Спартано-персидские дипломатические отношения развивались не всегда гладко. Период наиболее тесных контактов уступал место периоду охлаждения или кризиса, иногда спартанцы и персы были недалеки от полного разрыва. Первые два договора были подвергнуты жесткой критике со стороны спартанцев (Thuc.,VIII,43, 2-3), а третий договор также не был реализован в полной мере по причине невыполнения его условий персидской стороной.

В кризисные моменты взаимоотношений Спарты и Персии в дело вступала афинская дипломатия, которая стремилась добиться разрыва спартано-персидского союза и возобновить афино-персидские дипломатические контактв (такие неудачные попытка имела место накануне заключения третьего спартано-персидского договора Спарты и Персии, а также после разрыва отношений спартанцев с персидским сатрапом Тиссаферном в 411 г. до н.э.).

В конечном итоге, спартано-персидские отношения укрепились вследствие заключения так называемого договора Беотия. Впервые в современной историографии высказал предположение о существовании этого договора Д.М. Льюис. Историк предположил, что третий договор Спарты и Персии потерял свою значимость уже вскоре после его заключения. и привел аргументы в пользу существования четвертого договора между Спартой и Персией, который он назвал по имени Беотия, спартанского посла, участвовавшего в переговорах с персидским царем Дарием II после 410 г. до н.э. (он датирует договор 408 г. до н.э.)40. Многие исследователи в целом поддержали мнение Д.М. Льюиса41, тогда как П. Картледж, Э. Кин и Дж. Коуквелл выразили скептическое отношение к вопросу о его существовании42.
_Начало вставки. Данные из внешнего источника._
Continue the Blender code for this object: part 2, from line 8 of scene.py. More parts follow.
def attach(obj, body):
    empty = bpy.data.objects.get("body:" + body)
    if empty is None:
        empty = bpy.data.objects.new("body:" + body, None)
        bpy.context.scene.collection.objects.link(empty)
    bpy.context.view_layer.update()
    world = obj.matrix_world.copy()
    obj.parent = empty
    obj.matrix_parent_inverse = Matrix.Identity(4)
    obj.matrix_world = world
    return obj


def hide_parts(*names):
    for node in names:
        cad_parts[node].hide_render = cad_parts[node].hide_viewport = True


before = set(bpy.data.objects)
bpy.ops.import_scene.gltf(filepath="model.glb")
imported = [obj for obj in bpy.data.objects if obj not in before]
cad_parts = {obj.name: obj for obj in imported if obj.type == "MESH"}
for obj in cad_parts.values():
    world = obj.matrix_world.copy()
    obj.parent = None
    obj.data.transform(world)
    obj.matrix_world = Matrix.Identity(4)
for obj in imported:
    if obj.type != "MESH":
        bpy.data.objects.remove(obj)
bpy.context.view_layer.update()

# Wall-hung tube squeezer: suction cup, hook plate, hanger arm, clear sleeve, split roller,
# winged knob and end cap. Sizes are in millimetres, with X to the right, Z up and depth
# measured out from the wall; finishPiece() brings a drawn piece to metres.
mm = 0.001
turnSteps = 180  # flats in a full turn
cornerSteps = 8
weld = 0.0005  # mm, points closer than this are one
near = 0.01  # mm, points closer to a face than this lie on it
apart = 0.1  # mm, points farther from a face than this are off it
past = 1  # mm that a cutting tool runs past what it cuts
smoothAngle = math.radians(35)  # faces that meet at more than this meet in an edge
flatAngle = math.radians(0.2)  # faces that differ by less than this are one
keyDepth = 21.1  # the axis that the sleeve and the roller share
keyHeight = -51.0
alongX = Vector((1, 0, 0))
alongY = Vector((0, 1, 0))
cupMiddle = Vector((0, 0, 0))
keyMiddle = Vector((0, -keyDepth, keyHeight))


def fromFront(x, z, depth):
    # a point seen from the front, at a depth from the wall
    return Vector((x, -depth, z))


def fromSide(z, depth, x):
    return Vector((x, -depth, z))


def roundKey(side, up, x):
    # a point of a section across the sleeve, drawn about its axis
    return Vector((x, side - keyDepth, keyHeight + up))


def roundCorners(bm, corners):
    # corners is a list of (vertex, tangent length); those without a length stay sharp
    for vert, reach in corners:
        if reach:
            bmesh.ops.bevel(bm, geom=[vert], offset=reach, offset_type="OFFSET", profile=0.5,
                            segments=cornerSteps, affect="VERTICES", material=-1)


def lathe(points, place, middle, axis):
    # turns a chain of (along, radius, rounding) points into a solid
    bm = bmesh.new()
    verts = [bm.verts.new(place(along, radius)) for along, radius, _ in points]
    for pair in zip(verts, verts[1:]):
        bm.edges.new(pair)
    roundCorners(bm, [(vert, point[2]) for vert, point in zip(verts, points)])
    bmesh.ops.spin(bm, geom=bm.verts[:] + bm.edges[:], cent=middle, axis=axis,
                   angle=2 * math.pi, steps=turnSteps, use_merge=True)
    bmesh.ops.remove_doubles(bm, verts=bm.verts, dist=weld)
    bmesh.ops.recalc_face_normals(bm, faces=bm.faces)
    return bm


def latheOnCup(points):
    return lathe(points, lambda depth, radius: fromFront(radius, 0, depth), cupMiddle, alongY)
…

В разделе не только принимается точка зрения Д.М. Льюиса в отношении договора Беотия, но приводятся некоторые дополнительные аргументы в пользу его существования. Этот договор фактически позволил спартанцам и персам выйти из «дипломатического кризиса» и продолжить свое плодотворное сотрудничество в войне против афинян в последние годы войны. Вероятно, успех дипломатической миссии Беотия заключался не только в заключении нового соглашения с самим персидским царем Дарием II, но замена сатрапа Тиссаферна на Кира Младшего в качестве ответственного лица с персидской стороны за обеспечение взаимодействия со Спартой.
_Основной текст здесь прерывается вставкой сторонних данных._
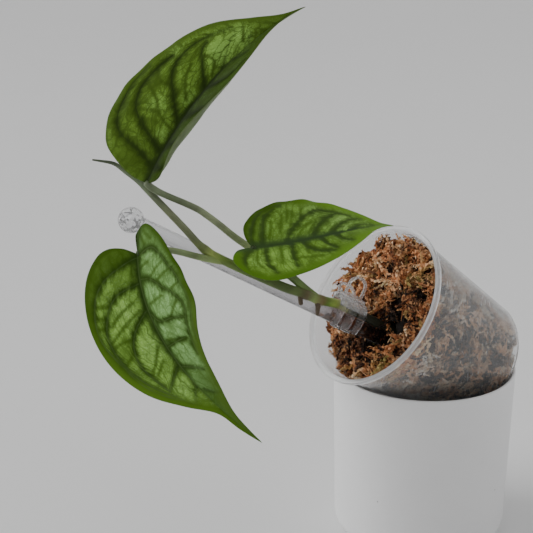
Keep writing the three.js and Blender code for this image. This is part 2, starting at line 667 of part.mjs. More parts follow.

Лисандр, выбранный навархом, установил тесные личные взаимоотношения с Киром Младшим и добился продолжения персидской помощи Спарте вплоть до решающей победы над Афинами и завершения Пелопоннесской войны (исключая только кратковременный период навархии Калликратида).

Именно в период Пелопоннесской войны закладываются основные аспекты греко-персидских отношений, которые получат развитие в IV в. до н.э.

В четвертой главе «Персия и политическая ситуация в Греции в начале IV в. до н.э.» рассматривается развитие греко-персидских политических отношений от конца Пелопоннесской войны в 404 г. до н.э. и вплоть до заключения так называемого Анталкидова (Царского) мира в 386 г. до н.э.